>> Begin Materials provided
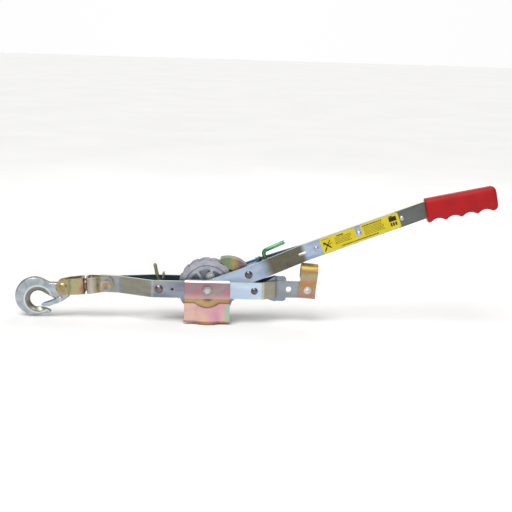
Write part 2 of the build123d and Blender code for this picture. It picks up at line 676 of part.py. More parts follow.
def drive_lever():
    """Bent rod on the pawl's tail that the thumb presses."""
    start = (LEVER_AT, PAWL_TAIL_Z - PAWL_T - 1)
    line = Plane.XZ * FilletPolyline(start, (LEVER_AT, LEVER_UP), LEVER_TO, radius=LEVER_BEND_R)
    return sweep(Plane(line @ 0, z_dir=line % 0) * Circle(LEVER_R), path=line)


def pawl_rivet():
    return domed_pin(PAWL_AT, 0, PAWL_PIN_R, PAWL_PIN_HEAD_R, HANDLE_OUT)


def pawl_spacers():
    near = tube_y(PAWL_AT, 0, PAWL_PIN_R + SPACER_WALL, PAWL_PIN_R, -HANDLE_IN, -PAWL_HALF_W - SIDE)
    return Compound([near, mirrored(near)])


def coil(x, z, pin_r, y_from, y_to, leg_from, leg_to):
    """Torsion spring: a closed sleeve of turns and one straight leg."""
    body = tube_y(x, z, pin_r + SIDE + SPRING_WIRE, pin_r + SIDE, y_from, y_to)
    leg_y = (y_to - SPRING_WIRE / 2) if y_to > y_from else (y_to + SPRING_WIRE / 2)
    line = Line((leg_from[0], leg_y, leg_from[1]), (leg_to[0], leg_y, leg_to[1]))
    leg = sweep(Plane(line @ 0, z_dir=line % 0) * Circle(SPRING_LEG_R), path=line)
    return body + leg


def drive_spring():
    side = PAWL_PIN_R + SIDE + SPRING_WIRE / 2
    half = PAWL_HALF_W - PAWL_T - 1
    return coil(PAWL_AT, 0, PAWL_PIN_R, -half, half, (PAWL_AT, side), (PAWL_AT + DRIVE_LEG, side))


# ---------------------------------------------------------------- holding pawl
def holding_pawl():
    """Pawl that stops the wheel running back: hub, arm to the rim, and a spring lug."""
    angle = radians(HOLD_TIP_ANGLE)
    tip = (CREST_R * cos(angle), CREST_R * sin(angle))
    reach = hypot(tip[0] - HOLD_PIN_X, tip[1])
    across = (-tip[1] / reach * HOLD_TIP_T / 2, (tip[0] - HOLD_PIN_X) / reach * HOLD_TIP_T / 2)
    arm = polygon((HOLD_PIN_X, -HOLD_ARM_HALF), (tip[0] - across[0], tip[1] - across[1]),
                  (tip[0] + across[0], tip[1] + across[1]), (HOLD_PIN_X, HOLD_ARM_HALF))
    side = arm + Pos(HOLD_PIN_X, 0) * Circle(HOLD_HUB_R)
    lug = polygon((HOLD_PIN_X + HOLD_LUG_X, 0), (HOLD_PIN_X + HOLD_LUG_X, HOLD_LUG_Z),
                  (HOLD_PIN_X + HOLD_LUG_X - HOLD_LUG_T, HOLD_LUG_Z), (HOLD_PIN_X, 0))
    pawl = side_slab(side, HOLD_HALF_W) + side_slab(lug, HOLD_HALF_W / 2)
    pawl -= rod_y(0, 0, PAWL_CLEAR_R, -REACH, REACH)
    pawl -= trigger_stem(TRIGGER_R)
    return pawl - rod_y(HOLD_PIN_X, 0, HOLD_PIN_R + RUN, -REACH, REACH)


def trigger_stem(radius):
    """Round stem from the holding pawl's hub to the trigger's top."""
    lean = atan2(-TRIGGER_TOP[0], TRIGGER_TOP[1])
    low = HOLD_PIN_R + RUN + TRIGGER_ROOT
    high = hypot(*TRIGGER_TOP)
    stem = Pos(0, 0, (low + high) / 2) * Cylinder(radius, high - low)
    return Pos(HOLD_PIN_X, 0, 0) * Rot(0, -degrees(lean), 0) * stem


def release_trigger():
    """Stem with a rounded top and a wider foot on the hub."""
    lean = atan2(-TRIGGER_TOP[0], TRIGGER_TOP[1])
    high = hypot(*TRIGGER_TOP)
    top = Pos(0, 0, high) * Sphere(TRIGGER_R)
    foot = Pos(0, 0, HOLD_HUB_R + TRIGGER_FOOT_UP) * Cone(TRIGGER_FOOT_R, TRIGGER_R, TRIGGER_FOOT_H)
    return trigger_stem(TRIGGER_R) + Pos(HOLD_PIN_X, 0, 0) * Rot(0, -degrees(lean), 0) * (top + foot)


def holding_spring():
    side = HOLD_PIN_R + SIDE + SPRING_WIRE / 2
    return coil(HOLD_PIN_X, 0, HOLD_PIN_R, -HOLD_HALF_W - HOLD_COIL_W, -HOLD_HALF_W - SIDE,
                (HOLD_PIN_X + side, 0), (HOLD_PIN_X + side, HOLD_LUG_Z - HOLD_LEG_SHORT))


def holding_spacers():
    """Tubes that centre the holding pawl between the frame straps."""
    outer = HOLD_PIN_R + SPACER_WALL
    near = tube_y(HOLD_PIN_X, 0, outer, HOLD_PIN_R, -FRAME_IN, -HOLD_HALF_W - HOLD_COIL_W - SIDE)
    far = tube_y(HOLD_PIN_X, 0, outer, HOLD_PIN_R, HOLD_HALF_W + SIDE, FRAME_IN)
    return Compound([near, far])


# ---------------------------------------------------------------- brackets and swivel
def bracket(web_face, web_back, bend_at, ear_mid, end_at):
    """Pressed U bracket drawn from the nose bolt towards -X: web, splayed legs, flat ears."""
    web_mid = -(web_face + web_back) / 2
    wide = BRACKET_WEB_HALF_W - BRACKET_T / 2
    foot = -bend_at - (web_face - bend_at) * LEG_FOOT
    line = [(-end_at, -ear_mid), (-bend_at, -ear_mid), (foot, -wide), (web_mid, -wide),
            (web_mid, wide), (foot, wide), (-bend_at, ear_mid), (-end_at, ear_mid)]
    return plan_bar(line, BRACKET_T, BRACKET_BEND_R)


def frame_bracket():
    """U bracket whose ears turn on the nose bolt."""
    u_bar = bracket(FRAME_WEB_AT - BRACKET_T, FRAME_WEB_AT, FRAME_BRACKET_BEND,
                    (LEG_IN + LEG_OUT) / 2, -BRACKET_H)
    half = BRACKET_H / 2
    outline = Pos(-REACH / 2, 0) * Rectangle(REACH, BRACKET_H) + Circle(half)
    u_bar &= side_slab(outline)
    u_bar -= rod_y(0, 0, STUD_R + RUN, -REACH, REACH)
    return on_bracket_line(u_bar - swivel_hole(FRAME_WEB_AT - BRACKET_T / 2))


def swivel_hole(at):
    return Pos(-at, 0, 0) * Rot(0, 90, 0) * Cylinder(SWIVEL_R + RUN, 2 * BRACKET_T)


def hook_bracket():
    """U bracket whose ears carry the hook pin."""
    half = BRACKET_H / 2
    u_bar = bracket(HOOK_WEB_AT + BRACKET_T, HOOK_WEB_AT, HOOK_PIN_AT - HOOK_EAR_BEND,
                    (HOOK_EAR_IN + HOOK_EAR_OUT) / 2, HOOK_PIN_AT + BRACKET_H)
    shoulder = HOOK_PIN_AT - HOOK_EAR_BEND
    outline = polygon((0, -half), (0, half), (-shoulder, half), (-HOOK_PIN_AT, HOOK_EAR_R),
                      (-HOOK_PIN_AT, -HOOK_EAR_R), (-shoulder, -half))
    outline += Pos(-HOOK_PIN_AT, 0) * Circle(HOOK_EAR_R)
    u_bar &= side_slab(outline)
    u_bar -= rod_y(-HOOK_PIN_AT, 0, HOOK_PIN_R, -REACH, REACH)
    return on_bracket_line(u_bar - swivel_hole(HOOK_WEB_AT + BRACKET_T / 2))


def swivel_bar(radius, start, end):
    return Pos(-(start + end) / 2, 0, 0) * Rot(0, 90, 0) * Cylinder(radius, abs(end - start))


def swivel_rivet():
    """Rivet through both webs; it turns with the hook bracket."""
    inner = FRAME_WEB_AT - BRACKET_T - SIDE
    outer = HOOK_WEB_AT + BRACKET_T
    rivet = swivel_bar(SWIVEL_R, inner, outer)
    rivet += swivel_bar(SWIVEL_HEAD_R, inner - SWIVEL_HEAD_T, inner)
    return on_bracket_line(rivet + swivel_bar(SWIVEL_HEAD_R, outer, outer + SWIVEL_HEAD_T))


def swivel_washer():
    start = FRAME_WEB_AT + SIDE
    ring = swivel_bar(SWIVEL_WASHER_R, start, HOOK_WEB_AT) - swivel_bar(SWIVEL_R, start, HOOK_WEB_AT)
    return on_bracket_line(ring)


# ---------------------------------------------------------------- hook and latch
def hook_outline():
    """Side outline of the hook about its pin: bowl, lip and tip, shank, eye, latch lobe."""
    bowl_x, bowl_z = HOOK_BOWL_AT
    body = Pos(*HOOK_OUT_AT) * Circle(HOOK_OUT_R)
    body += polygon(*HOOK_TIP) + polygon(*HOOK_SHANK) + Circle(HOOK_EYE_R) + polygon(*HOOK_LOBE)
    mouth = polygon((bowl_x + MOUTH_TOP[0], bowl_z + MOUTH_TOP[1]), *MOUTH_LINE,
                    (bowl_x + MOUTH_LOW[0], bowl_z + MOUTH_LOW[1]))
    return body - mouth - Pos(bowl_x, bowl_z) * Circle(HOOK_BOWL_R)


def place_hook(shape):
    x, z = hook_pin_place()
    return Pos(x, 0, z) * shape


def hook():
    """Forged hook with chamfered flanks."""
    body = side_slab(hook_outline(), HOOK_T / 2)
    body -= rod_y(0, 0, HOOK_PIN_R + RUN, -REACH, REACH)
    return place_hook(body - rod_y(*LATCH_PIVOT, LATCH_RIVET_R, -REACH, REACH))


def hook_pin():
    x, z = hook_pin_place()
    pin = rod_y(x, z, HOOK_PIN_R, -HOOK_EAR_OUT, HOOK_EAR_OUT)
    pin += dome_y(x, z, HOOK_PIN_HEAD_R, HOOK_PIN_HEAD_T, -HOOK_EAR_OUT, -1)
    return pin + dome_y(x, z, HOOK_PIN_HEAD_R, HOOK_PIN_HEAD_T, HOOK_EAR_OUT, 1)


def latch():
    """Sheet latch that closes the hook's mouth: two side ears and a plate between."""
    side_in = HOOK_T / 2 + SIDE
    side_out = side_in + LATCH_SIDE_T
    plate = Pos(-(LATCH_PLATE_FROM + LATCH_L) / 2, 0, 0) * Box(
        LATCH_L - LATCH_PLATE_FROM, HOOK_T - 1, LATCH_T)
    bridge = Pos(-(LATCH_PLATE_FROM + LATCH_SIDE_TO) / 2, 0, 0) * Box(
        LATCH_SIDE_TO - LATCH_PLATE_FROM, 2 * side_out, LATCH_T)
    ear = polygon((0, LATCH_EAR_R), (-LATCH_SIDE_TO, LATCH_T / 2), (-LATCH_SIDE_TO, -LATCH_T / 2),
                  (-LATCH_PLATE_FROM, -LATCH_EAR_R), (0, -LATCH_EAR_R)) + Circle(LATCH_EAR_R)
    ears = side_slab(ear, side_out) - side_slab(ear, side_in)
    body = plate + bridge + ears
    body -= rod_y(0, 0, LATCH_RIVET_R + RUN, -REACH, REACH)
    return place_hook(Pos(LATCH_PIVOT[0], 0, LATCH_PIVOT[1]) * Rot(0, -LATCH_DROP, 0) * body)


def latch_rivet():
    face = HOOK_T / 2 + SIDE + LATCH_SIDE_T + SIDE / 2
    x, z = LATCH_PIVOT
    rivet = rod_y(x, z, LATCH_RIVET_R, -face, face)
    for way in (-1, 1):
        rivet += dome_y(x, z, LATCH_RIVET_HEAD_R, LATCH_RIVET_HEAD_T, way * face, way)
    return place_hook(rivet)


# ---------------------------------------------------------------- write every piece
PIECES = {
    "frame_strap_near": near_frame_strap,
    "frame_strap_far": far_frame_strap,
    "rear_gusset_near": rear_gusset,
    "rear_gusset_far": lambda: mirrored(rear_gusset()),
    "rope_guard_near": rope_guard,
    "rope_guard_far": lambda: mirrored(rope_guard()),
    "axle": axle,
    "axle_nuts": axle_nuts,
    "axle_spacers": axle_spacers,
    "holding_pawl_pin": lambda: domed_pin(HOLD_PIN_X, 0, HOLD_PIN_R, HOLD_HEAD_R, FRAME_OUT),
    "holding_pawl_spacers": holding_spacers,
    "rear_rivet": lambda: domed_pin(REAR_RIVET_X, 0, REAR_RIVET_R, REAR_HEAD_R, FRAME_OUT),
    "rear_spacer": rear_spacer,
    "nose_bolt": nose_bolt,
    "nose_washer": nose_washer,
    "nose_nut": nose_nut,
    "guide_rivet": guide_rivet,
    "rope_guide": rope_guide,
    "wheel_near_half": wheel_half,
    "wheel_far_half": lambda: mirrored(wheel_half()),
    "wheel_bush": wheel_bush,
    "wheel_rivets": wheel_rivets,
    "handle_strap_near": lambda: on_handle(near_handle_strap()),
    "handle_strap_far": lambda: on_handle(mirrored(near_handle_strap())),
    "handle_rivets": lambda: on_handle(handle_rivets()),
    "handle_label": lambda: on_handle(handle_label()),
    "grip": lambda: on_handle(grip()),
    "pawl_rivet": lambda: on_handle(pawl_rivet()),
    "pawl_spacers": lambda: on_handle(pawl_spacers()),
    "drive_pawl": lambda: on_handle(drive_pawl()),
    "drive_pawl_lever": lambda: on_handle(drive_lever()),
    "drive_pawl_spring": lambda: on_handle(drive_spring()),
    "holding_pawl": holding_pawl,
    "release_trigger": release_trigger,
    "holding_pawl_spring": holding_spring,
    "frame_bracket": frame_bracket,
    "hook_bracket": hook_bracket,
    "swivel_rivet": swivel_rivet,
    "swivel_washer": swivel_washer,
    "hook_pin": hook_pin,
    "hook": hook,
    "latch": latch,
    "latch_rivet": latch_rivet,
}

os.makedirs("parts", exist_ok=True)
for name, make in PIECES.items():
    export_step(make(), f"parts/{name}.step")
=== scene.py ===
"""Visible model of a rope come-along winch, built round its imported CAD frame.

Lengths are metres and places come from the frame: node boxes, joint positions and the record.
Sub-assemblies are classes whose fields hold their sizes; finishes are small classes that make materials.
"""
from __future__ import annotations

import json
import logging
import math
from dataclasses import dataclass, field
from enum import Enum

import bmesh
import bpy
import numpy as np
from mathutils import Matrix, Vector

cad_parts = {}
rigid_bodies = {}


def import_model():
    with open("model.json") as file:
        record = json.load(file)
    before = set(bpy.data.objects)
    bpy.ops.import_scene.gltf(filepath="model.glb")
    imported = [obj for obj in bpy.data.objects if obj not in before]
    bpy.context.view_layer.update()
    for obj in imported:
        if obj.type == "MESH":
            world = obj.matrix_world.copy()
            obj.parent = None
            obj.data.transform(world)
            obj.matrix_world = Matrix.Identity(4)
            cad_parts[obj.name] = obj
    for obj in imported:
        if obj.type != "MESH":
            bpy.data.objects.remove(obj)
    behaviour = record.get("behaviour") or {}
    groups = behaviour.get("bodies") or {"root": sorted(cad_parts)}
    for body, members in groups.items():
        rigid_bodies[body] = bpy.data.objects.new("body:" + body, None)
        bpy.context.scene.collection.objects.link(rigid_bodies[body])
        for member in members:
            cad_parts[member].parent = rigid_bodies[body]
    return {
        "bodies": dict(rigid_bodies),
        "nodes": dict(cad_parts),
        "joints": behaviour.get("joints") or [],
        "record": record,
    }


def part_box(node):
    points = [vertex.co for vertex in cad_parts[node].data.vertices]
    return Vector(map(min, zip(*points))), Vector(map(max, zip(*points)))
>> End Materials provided
>> Begin Materials provided
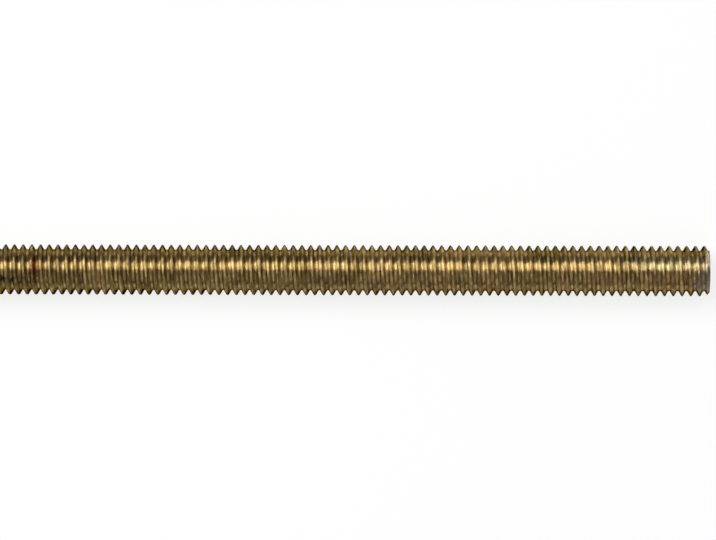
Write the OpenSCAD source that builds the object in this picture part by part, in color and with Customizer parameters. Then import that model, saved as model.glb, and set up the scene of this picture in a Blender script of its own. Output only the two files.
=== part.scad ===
>> End Materials provided
>> Begin Materials provided
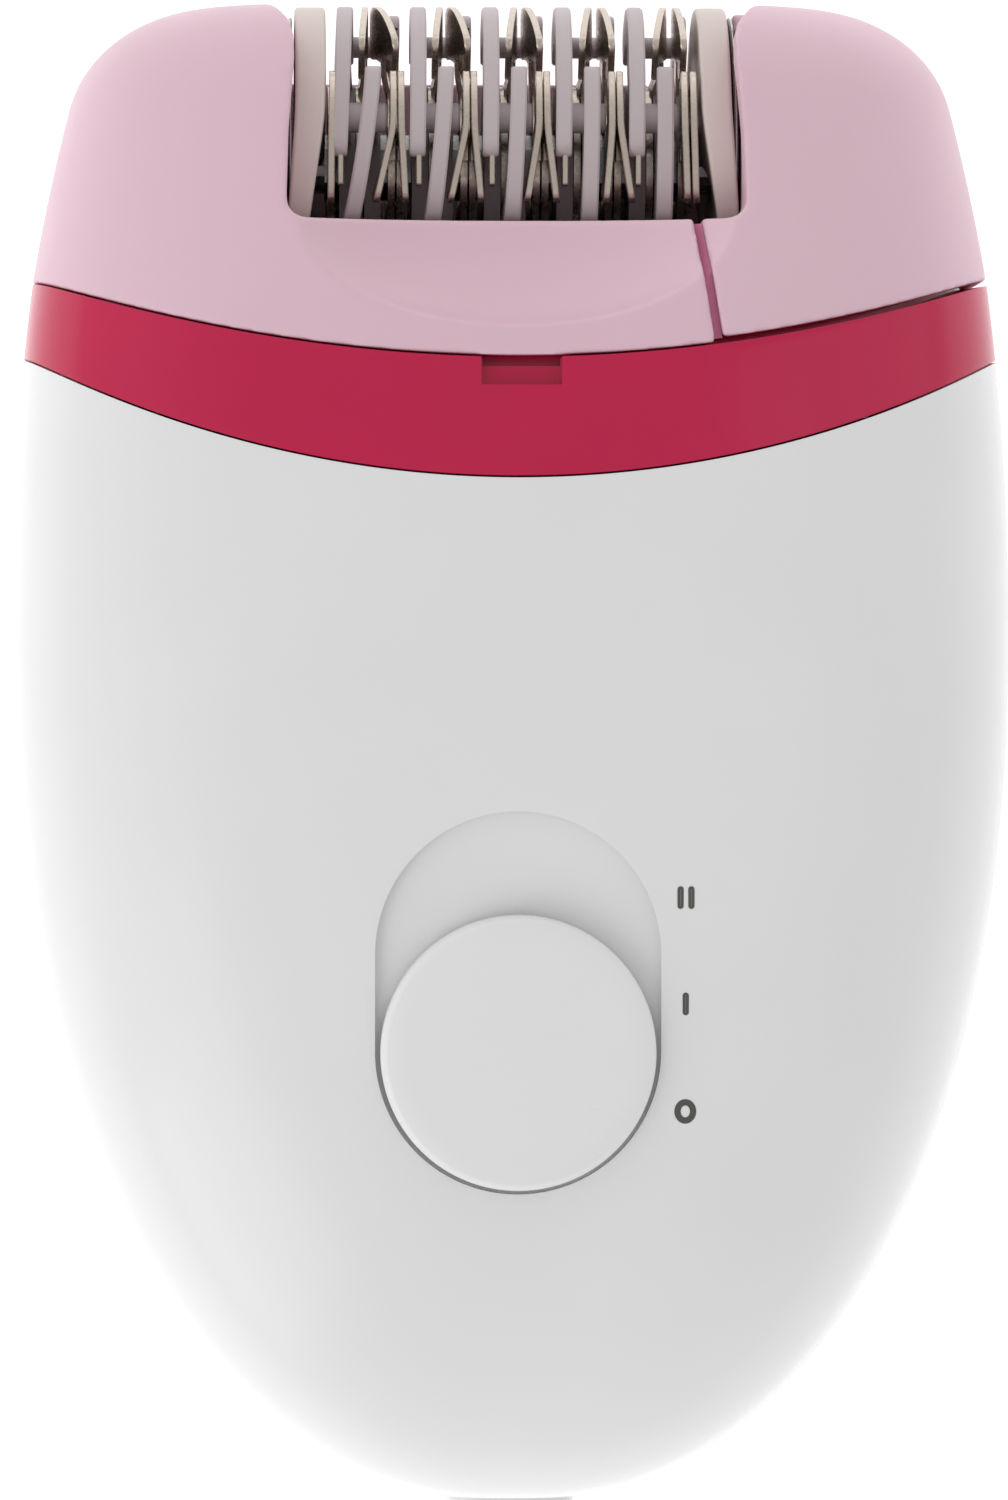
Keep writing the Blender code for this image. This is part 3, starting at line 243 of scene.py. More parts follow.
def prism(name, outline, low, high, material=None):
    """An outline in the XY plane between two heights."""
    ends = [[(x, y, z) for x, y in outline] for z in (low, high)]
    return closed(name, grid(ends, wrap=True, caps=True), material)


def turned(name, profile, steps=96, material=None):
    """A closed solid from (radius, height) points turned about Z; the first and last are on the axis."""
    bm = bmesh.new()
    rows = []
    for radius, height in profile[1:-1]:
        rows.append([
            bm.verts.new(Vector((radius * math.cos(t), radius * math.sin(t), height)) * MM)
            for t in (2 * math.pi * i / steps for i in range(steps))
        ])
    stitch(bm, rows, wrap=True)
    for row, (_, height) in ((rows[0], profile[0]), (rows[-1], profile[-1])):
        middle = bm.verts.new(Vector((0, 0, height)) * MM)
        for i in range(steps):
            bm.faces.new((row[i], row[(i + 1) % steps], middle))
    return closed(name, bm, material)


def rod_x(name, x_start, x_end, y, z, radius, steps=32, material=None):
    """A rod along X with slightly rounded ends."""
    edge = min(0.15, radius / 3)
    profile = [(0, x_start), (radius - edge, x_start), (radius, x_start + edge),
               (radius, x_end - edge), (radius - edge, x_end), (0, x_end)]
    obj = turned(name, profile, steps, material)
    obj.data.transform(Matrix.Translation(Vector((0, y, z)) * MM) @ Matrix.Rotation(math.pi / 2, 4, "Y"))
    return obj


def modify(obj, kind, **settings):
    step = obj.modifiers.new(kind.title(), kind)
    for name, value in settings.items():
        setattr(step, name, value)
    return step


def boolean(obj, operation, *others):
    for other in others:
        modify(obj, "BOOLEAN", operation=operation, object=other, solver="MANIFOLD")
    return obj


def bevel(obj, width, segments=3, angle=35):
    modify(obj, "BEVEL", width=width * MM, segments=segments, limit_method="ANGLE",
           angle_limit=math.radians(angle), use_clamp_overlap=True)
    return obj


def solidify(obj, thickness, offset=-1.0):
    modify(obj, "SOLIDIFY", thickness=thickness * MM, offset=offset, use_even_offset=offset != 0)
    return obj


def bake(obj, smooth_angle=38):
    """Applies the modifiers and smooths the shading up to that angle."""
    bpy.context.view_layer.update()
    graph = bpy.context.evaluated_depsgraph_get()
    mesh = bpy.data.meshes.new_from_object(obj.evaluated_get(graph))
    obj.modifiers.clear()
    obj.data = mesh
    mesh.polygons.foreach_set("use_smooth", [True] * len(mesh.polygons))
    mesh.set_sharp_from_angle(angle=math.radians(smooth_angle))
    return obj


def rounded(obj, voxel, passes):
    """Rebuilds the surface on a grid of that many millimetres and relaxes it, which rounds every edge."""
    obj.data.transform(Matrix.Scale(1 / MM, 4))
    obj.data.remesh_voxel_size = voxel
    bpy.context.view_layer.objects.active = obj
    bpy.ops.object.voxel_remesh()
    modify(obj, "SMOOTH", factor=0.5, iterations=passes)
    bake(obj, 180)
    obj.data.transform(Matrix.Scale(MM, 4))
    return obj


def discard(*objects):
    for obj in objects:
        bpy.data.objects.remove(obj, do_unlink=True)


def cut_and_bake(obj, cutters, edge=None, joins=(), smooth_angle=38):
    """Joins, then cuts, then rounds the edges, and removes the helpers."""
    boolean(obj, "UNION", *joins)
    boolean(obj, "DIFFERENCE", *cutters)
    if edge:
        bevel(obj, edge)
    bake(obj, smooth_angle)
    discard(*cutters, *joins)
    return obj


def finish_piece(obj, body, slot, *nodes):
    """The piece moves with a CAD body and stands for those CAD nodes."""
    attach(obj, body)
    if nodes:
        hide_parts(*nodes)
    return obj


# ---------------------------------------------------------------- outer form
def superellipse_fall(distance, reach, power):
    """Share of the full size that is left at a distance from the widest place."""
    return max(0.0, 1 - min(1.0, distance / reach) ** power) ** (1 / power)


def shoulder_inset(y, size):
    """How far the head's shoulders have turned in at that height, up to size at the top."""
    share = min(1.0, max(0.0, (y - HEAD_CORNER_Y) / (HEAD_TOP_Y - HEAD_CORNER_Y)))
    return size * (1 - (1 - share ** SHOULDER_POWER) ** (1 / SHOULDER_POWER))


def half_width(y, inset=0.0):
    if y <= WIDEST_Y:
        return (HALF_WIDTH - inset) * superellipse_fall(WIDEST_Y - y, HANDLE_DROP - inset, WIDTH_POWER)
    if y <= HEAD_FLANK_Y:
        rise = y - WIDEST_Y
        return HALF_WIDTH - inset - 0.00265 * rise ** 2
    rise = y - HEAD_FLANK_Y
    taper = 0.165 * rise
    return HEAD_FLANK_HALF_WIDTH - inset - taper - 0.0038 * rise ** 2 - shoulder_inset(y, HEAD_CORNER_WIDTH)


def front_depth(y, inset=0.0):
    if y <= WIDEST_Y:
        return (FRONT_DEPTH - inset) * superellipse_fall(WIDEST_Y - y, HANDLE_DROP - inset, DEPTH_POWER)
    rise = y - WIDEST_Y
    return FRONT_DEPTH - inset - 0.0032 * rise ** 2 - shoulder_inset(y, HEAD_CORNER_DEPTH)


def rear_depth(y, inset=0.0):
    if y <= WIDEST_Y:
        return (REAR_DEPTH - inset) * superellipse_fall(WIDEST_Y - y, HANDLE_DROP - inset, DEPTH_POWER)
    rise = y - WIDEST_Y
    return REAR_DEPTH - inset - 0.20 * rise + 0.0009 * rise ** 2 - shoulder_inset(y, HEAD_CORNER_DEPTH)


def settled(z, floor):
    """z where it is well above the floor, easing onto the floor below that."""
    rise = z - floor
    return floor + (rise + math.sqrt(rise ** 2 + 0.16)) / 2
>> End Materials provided
• **Required work**:
From the records above, transcribe without alteration every line from the one with "Write part 2" to the one with "(PAWL_AT + DRIVE_LEG, side))", inclusive.

• **Answer below**:
Write part 2 of the build123d and Blender code for this picture. It picks up at line 676 of part.py. More parts follow.
def drive_lever():
    """Bent rod on the pawl's tail that the thumb presses."""
    start = (LEVER_AT, PAWL_TAIL_Z - PAWL_T - 1)
    line = Plane.XZ * FilletPolyline(start, (LEVER_AT, LEVER_UP), LEVER_TO, radius=LEVER_BEND_R)
    return sweep(Plane(line @ 0, z_dir=line % 0) * Circle(LEVER_R), path=line)


def pawl_rivet():
    return domed_pin(PAWL_AT, 0, PAWL_PIN_R, PAWL_PIN_HEAD_R, HANDLE_OUT)


def pawl_spacers():
    near = tube_y(PAWL_AT, 0, PAWL_PIN_R + SPACER_WALL, PAWL_PIN_R, -HANDLE_IN, -PAWL_HALF_W - SIDE)
    return Compound([near, mirrored(near)])


def coil(x, z, pin_r, y_from, y_to, leg_from, leg_to):
    """Torsion spring: a closed sleeve of turns and one straight leg."""
    body = tube_y(x, z, pin_r + SIDE + SPRING_WIRE, pin_r + SIDE, y_from, y_to)
    leg_y = (y_to - SPRING_WIRE / 2) if y_to > y_from else (y_to + SPRING_WIRE / 2)
    line = Line((leg_from[0], leg_y, leg_from[1]), (leg_to[0], leg_y, leg_to[1]))
    leg = sweep(Plane(line @ 0, z_dir=line % 0) * Circle(SPRING_LEG_R), path=line)
    return body + leg


def drive_spring():
    side = PAWL_PIN_R + SIDE + SPRING_WIRE / 2
    half = PAWL_HALF_W - PAWL_T - 1
    return coil(PAWL_AT, 0, PAWL_PIN_R, -half, half, (PAWL_AT, side), (PAWL_AT + DRIVE_LEG, side))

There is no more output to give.